_Dataset section_.
- - -

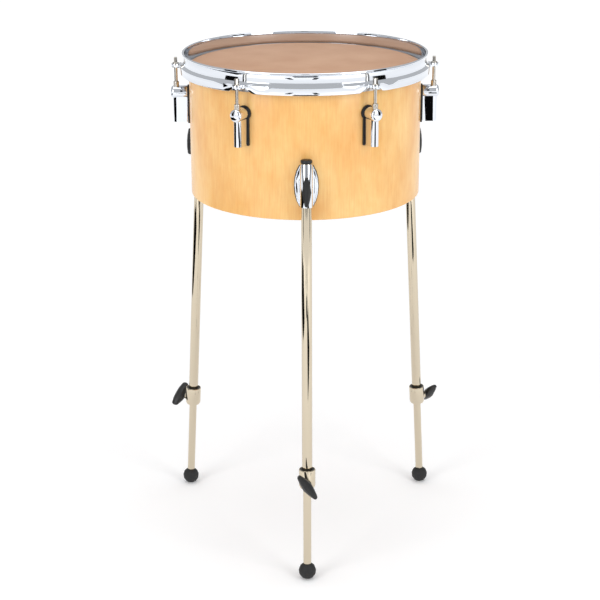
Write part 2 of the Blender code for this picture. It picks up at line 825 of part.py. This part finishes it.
def grip_ring_mesh():
    """The black ring let into the collar's top, round the tube."""
    bottom = along_leg(COLLAR_TOP) - COLLAR_SEAT_DEPTH + GAP
    top = bottom + GRIP_RING
    inner, outer = TUBE_RADIUS + GAP, COLLAR_SEAT_RADIUS - GAP
    profile = [(outer, top), (outer, bottom), (inner, bottom), (inner, top)]
    return taken(turned("ring", profile, LEG_SIDES))


def leg_rod_mesh():
    """The lower rod, a tube that slides in the upper one and ends in the foot."""
    start, end = ROD_LEG_START, ROD_LEG_START + ROD_LEG_LENGTH
    edge = 0.0005
    profile = [
        (ROD_LEG_RADIUS - edge, end),
        (ROD_LEG_RADIUS, end - edge),
        (ROD_LEG_RADIUS, start),
        (ROD_LEG_BORE, start),
        (ROD_LEG_BORE, end),
    ]
    return taken(turned("rod", profile, LEG_SIDES))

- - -

_Exercise description_. Make an exact copy of the listing, including every line.

_Answer to the exercise_.
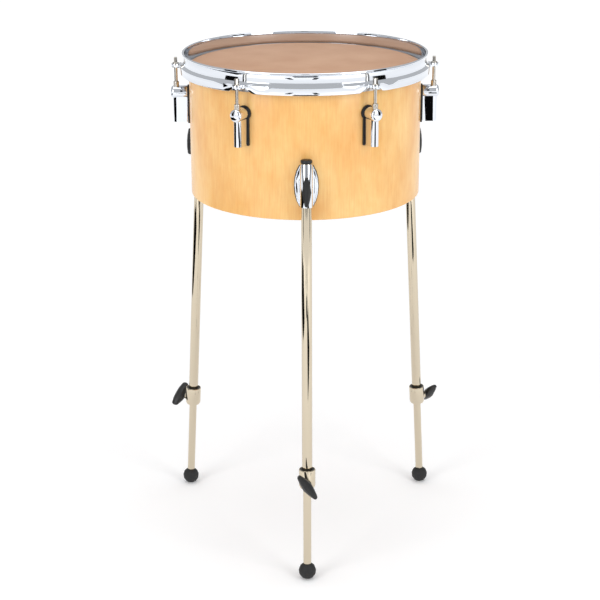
Write part 2 of the Blender code for this picture. It picks up at line 825 of part.py. This part finishes it.
def grip_ring_mesh():
    """The black ring let into the collar's top, round the tube."""
    bottom = along_leg(COLLAR_TOP) - COLLAR_SEAT_DEPTH + GAP
    top = bottom + GRIP_RING
    inner, outer = TUBE_RADIUS + GAP, COLLAR_SEAT_RADIUS - GAP
    profile = [(outer, top), (outer, bottom), (inner, bottom), (inner, top)]
    return taken(turned("ring", profile, LEG_SIDES))


def leg_rod_mesh():
    """The lower rod, a tube that slides in the upper one and ends in the foot."""
    start, end = ROD_LEG_START, ROD_LEG_START + ROD_LEG_LENGTH
    edge = 0.0005
    profile = [
        (ROD_LEG_RADIUS - edge, end),
        (ROD_LEG_RADIUS, end - edge),
        (ROD_LEG_RADIUS, start),
        (ROD_LEG_BORE, start),
        (ROD_LEG_BORE, end),
    ]
    return taken(turned("rod", profile, LEG_SIDES))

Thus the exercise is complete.